▸ Task description
Take the data below and repeat it exactly.

━━━ Given data

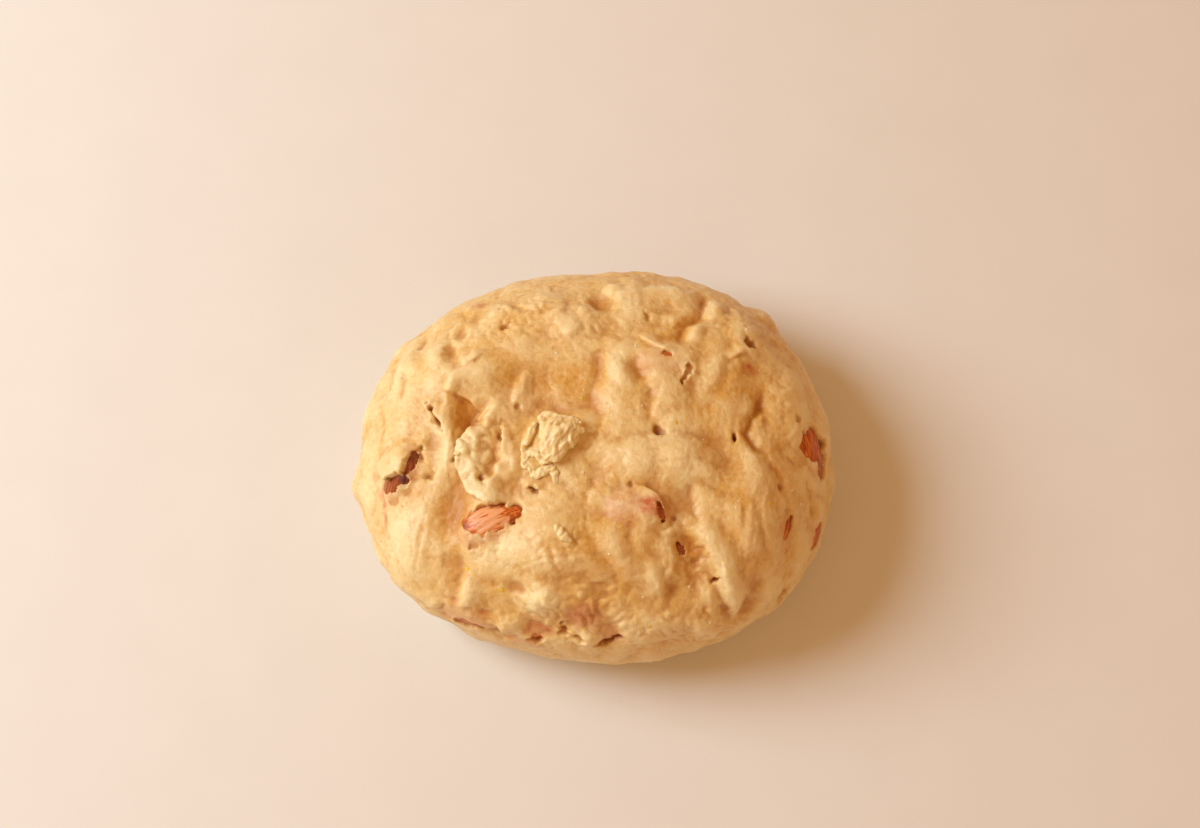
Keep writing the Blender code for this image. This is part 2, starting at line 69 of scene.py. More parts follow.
# swells and dents: x, y, half length, half width, turn in degrees, height
swells = {
    # large masses
    "backLeft": (-47, 27, 38, 24, 30, 3.0),
    "backMiddle": (-12, 46, 32, 14, 0, 2.0),
    "backRight": (46, 36, 27, 24, 0, 2.5),
    "frontLeft": (-59, -40, 32, 22, -60, 2.0),
    "frontMiddle": (-8, -38, 48, 24, 0, 2.4),
    "rightLobe": (48, -30, 48, 23, 80, 3.6),
    "middle": (17, -7, 38, 14, -10, 1.6),
    "pocket": (-42, 11, 12, 9, 80, -6.0),
    # flap
    "flapStrip": (-40.5, -5, 5.5, 13, 6, 0.9),
    "flapRoll": (-34.5, -19, 9, 3.4, -28, 1.3),
    "flapPlateau": (-29, -7, 5.5, 9, 0, 0.8),
    "flapTop": (-32, 10, 9, 6, 0, 0.9),
    "flapRidge": (-26.5, -8, 2.4, 8, 0, 0.7),
    "tuftRise": (-14, -1, 11, 12, 0, 1.6),
    "flapLumpA": (-40.2, 9, 2.6, 3.0, 0, 0.9),
    "flapLumpB": (-41.4, 3.5, 2.2, 2.8, 20, 1.1),
    "flapLumpC": (-42.4, -3.5, 2.4, 3.2, 0, 1.0),
    "flapLumpD": (-38.4, -1, 2.0, 3.4, -10, 0.9),
    "flapLumpE": (-36, 6, 2.0, 2.8, 15, 0.9),
    "flapLumpF": (-39.6, -9, 2.8, 2.2, 0, 0.8),
    "flapLumpG": (-29.4, -12, 3.4, 2.6, 20, 0.8),
    "flapLumpH": (-27.5, -2.5, 2.2, 3.2, 0, 0.8),
    "flapLumpI": (-32.2, 12, 3.2, 2.2, 0, 0.7),
    # back left
    "lobeBackLeft": (-63, 30, 8.6, 18, 0, 1.6),
    "pillowBackLeft": (-53, 27, 9.2, 14, 0, 1.5),
    "pillowLeft": (-38, 24, 13, 9.2, 0, 1.6),
    "pillowBack": (-33, 47, 8.6, 7.6, 0, 1.5),
    "brow": (-44, 21, 14, 6.5, -8, 1.2),
    "dentLeftA": (-45, 40, 3.8, 5.9, 0, -2.0),
    "dentLeftB": (-48, 32, 3.2, 5.9, 0, -2.0),
    "dentLeftC": (-40, 46, 7.6, 5.4, 0, -0.8),
    "notchBackLeft": (-60, 48, 8.0, 6.0, 0, -2.0),
    # left
    "columnLeft": (-65, 6, 12, 22, 0, 2.2),
    "lobeEnd": (-64, -5, 9.7, 9.7, 0, 2.2),
    "strap": (-49, 0, 5.4, 24, -4, 1.4),
    "dentStrap": (-54, 0, 3.2, 8.6, 0, -0.8),
    "pocketFloor": (-43, 12, 7.6, 5.4, 0, 0.8),
    "rimLeftBulge": (-80, -5, 4.3, 13, 0, 1.4),
    # back
    "knobBackA": (-17, 51, 11, 13, 0, 1.8),
    "knobBackB": (12, 51, 13, 14, 0, 2.2),
    "knobBackC": (-7, 42, 12, 8.6, 0, 1.2),
    "crestBack": (5, 57, 4.3, 3.8, 0, 1.2),
    "crestBackLow": (1, 34, 7.6, 4.9, 0, 0.8),
    "ridgeBackA": (7, 23, 7.5, 18, 0, 1.7),
    "ridgeBackB": (24, 12, 9.7, 11, 0, 1.0),
    "tongue": (-25, 18, 3.8, 9.7, -20, 1.4),
    "bumpAlmondBack": (25, 26, 16, 12, -10, 2.6),
    "dentBack": (2, 51, 7, 6.5, 0, -2.6),
    "dipBroad": (-14, 17, 27, 18, 0, -2.6),
    "dipBroadLow": (-9, 11, 18, 7.6, 0, -1.4),
    "dentBesideBump": (14, 24, 6.5, 6.5, 0, -1.6),
    # back right
    "capBack": (26, 55, 12, 7.6, 0, 2.2),
    "knobRightA": (32, 38, 4.3, 6.5, 0, 1.6),
    "knobRightB": (39, 49, 5.4, 7.6, 0, 1.8),
    "knobRightC": (48, 39, 7.6, 11, 0, 1.8),
    "knobRightD": (57, 53, 9.0, 9.0, 0, 2.8),
    "ridgeDiagonal": (37, 20, 5, 13, -30, 1.2),
    "massBackRight": (46, 13, 12, 16, 0, 1.6),
    "lobeFarRight": (64, 16, 14, 22, 20, 2.0),
    "farRight": (76, 10, 10, 16, 0, 1.8),
    "dentFarRight": (60, 38, 7.6, 13, 30, -1.2),
    # front left
    "hillLeft": (-58, -26, 16, 22, 0, 2.4),
    "hillLowLeft": (-60, -40, 18, 16, -40, 1.6),
    "bumpLowLeft": (-41, -48, 6.5, 9.7, 0, 1.2),
    "dipFlapA": (-47, -23, 9.5, 16, 0, -2.7),
    "dipFlapB": (-48, -39, 4.3, 5.4, 0, -1.4),
    "dipFlapC": (-49, -50, 4.3, 5.4, 0, -1.4),
    # middle
    "plateau": (20, -7, 24, 12, -8, 2.0),
    "middleBump": (14, -24, 13, 8.1, -12, 2.6),
    "slopeFront": (-12, -40, 32, 16, 0, 1.6),
    "bumpMiddleLeft": (-18, -29, 16, 13, 0, 1.4),
    "dentMiddle": (1, -11, 5.9, 8.6, 0, -1.0),
    # front
    "knuckle": (-18, -51, 11, 9.2, 0, 2.8),
    "bumpFrontA": (-2, -62, 6.5, 4.9, 0, 1.4),
    "bumpFrontB": (17, -59, 16, 13, 0, 1.8),
    "bumpFrontC": (-7, -52, 8.6, 5.4, 0, 1.0),
    "bumpFrontD": (-29, -57, 8.6, 5.4, 20, 1.6),
    "bumpFrontE": (19, -47, 3.8, 9.7, 15, 1.4),
    "bumpFrontF": (19, -65, 8.6, 4.3, 0, 1.2),
    "knobFrontRight": (37, -57, 8.6, 7.6, 0, 1.8),
    "dentKnuckle": (-20, -59, 7.6, 5.4, 0, -2.2),
    "dentFrontA": (5, -61, 5.9, 8.6, 0, -2.0),
    "dentFrontB": (1, -49, 5.4, 4.3, 0, -1.2),
    "dentFrontC": (-24, -48, 8.6, 3.2, 0, -1.2),
    "dentFrontD": (-34, -57, 3.8, 4.3, 0, -1.4),
    "dentFrontE": (25, -48, 5.4, 5.4, 0, -1.4),
    "dentFrontF": (-7, -46, 16, 4.3, 0, -1.0),
    # right
    "ridgeRight": (30, -5, 12, 16, 20, 2.0),
    "ridgeRightMiddle": (35, -26, 6.5, 18, -8, 0.8),
    "ridgeRightLow": (41, -45, 8.5, 21, 14, 3.0),
    "flankRight": (51, -20, 14, 25, 0, 1.4),
    "bumpRightA": (57, -45, 7.0, 11, -20, 1.4),
    "bumpRightB": (66, -30, 6.5, 18, 0, 1.8),
    "bumpRightC": (69, -13, 7.6, 9.7, 0, 1.4),
    "dentRightA": (50, -48, 5.4, 15, -20, -2.0),
    "dentRightB": (63, -45, 3.2, 7.6, -30, -1.2),
    "dentRightC": (45, -11, 7.6, 8.6, 0, -0.8),
    "dentRightTop": (71, 1, 7.6, 14, 15, -1.6),
    "cleftFloor": (30, -40, 6.5, 16, 20, -3.0),
}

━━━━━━

▸ Expected answer
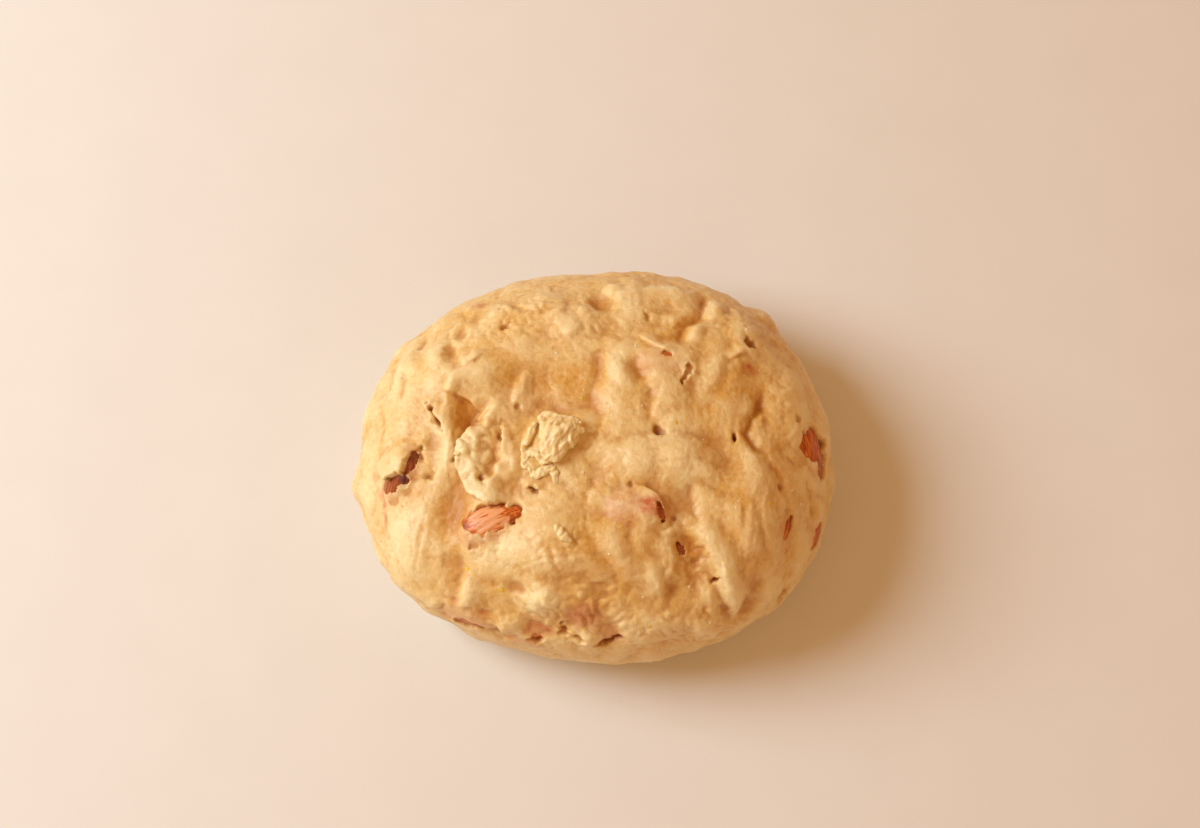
Keep writing the Blender code for this image. This is part 2, starting at line 69 of scene.py. More parts follow.
# swells and dents: x, y, half length, half width, turn in degrees, height
swells = {
    # large masses
    "backLeft": (-47, 27, 38, 24, 30, 3.0),
    "backMiddle": (-12, 46, 32, 14, 0, 2.0),
    "backRight": (46, 36, 27, 24, 0, 2.5),
    "frontLeft": (-59, -40, 32, 22, -60, 2.0),
    "frontMiddle": (-8, -38, 48, 24, 0, 2.4),
    "rightLobe": (48, -30, 48, 23, 80, 3.6),
    "middle": (17, -7, 38, 14, -10, 1.6),
    "pocket": (-42, 11, 12, 9, 80, -6.0),
    # flap
    "flapStrip": (-40.5, -5, 5.5, 13, 6, 0.9),
    "flapRoll": (-34.5, -19, 9, 3.4, -28, 1.3),
    "flapPlateau": (-29, -7, 5.5, 9, 0, 0.8),
    "flapTop": (-32, 10, 9, 6, 0, 0.9),
    "flapRidge": (-26.5, -8, 2.4, 8, 0, 0.7),
    "tuftRise": (-14, -1, 11, 12, 0, 1.6),
    "flapLumpA": (-40.2, 9, 2.6, 3.0, 0, 0.9),
    "flapLumpB": (-41.4, 3.5, 2.2, 2.8, 20, 1.1),
    "flapLumpC": (-42.4, -3.5, 2.4, 3.2, 0, 1.0),
    "flapLumpD": (-38.4, -1, 2.0, 3.4, -10, 0.9),
    "flapLumpE": (-36, 6, 2.0, 2.8, 15, 0.9),
    "flapLumpF": (-39.6, -9, 2.8, 2.2, 0, 0.8),
    "flapLumpG": (-29.4, -12, 3.4, 2.6, 20, 0.8),
    "flapLumpH": (-27.5, -2.5, 2.2, 3.2, 0, 0.8),
    "flapLumpI": (-32.2, 12, 3.2, 2.2, 0, 0.7),
    # back left
    "lobeBackLeft": (-63, 30, 8.6, 18, 0, 1.6),
    "pillowBackLeft": (-53, 27, 9.2, 14, 0, 1.5),
    "pillowLeft": (-38, 24, 13, 9.2, 0, 1.6),
    "pillowBack": (-33, 47, 8.6, 7.6, 0, 1.5),
    "brow": (-44, 21, 14, 6.5, -8, 1.2),
    "dentLeftA": (-45, 40, 3.8, 5.9, 0, -2.0),
    "dentLeftB": (-48, 32, 3.2, 5.9, 0, -2.0),
    "dentLeftC": (-40, 46, 7.6, 5.4, 0, -0.8),
    "notchBackLeft": (-60, 48, 8.0, 6.0, 0, -2.0),
    # left
    "columnLeft": (-65, 6, 12, 22, 0, 2.2),
    "lobeEnd": (-64, -5, 9.7, 9.7, 0, 2.2),
    "strap": (-49, 0, 5.4, 24, -4, 1.4),
    "dentStrap": (-54, 0, 3.2, 8.6, 0, -0.8),
    "pocketFloor": (-43, 12, 7.6, 5.4, 0, 0.8),
    "rimLeftBulge": (-80, -5, 4.3, 13, 0, 1.4),
    # back
    "knobBackA": (-17, 51, 11, 13, 0, 1.8),
    "knobBackB": (12, 51, 13, 14, 0, 2.2),
    "knobBackC": (-7, 42, 12, 8.6, 0, 1.2),
    "crestBack": (5, 57, 4.3, 3.8, 0, 1.2),
    "crestBackLow": (1, 34, 7.6, 4.9, 0, 0.8),
    "ridgeBackA": (7, 23, 7.5, 18, 0, 1.7),
    "ridgeBackB": (24, 12, 9.7, 11, 0, 1.0),
    "tongue": (-25, 18, 3.8, 9.7, -20, 1.4),
    "bumpAlmondBack": (25, 26, 16, 12, -10, 2.6),
    "dentBack": (2, 51, 7, 6.5, 0, -2.6),
    "dipBroad": (-14, 17, 27, 18, 0, -2.6),
    "dipBroadLow": (-9, 11, 18, 7.6, 0, -1.4),
    "dentBesideBump": (14, 24, 6.5, 6.5, 0, -1.6),
    # back right
    "capBack": (26, 55, 12, 7.6, 0, 2.2),
    "knobRightA": (32, 38, 4.3, 6.5, 0, 1.6),
    "knobRightB": (39, 49, 5.4, 7.6, 0, 1.8),
    "knobRightC": (48, 39, 7.6, 11, 0, 1.8),
    "knobRightD": (57, 53, 9.0, 9.0, 0, 2.8),
    "ridgeDiagonal": (37, 20, 5, 13, -30, 1.2),
    "massBackRight": (46, 13, 12, 16, 0, 1.6),
    "lobeFarRight": (64, 16, 14, 22, 20, 2.0),
    "farRight": (76, 10, 10, 16, 0, 1.8),
    "dentFarRight": (60, 38, 7.6, 13, 30, -1.2),
    # front left
    "hillLeft": (-58, -26, 16, 22, 0, 2.4),
    "hillLowLeft": (-60, -40, 18, 16, -40, 1.6),
    "bumpLowLeft": (-41, -48, 6.5, 9.7, 0, 1.2),
    "dipFlapA": (-47, -23, 9.5, 16, 0, -2.7),
    "dipFlapB": (-48, -39, 4.3, 5.4, 0, -1.4),
    "dipFlapC": (-49, -50, 4.3, 5.4, 0, -1.4),
    # middle
    "plateau": (20, -7, 24, 12, -8, 2.0),
    "middleBump": (14, -24, 13, 8.1, -12, 2.6),
    "slopeFront": (-12, -40, 32, 16, 0, 1.6),
    "bumpMiddleLeft": (-18, -29, 16, 13, 0, 1.4),
    "dentMiddle": (1, -11, 5.9, 8.6, 0, -1.0),
    # front
    "knuckle": (-18, -51, 11, 9.2, 0, 2.8),
    "bumpFrontA": (-2, -62, 6.5, 4.9, 0, 1.4),
    "bumpFrontB": (17, -59, 16, 13, 0, 1.8),
    "bumpFrontC": (-7, -52, 8.6, 5.4, 0, 1.0),
    "bumpFrontD": (-29, -57, 8.6, 5.4, 20, 1.6),
    "bumpFrontE": (19, -47, 3.8, 9.7, 15, 1.4),
    "bumpFrontF": (19, -65, 8.6, 4.3, 0, 1.2),
    "knobFrontRight": (37, -57, 8.6, 7.6, 0, 1.8),
    "dentKnuckle": (-20, -59, 7.6, 5.4, 0, -2.2),
    "dentFrontA": (5, -61, 5.9, 8.6, 0, -2.0),
    "dentFrontB": (1, -49, 5.4, 4.3, 0, -1.2),
    "dentFrontC": (-24, -48, 8.6, 3.2, 0, -1.2),
    "dentFrontD": (-34, -57, 3.8, 4.3, 0, -1.4),
    "dentFrontE": (25, -48, 5.4, 5.4, 0, -1.4),
    "dentFrontF": (-7, -46, 16, 4.3, 0, -1.0),
    # right
    "ridgeRight": (30, -5, 12, 16, 20, 2.0),
    "ridgeRightMiddle": (35, -26, 6.5, 18, -8, 0.8),
    "ridgeRightLow": (41, -45, 8.5, 21, 14, 3.0),
    "flankRight": (51, -20, 14, 25, 0, 1.4),
    "bumpRightA": (57, -45, 7.0, 11, -20, 1.4),
    "bumpRightB": (66, -30, 6.5, 18, 0, 1.8),
    "bumpRightC": (69, -13, 7.6, 9.7, 0, 1.4),
    "dentRightA": (50, -48, 5.4, 15, -20, -2.0),
    "dentRightB": (63, -45, 3.2, 7.6, -30, -1.2),
    "dentRightC": (45, -11, 7.6, 8.6, 0, -0.8),
    "dentRightTop": (71, 1, 7.6, 14, 15, -1.6),
    "cleftFloor": (30, -40, 6.5, 16, 20, -3.0),
}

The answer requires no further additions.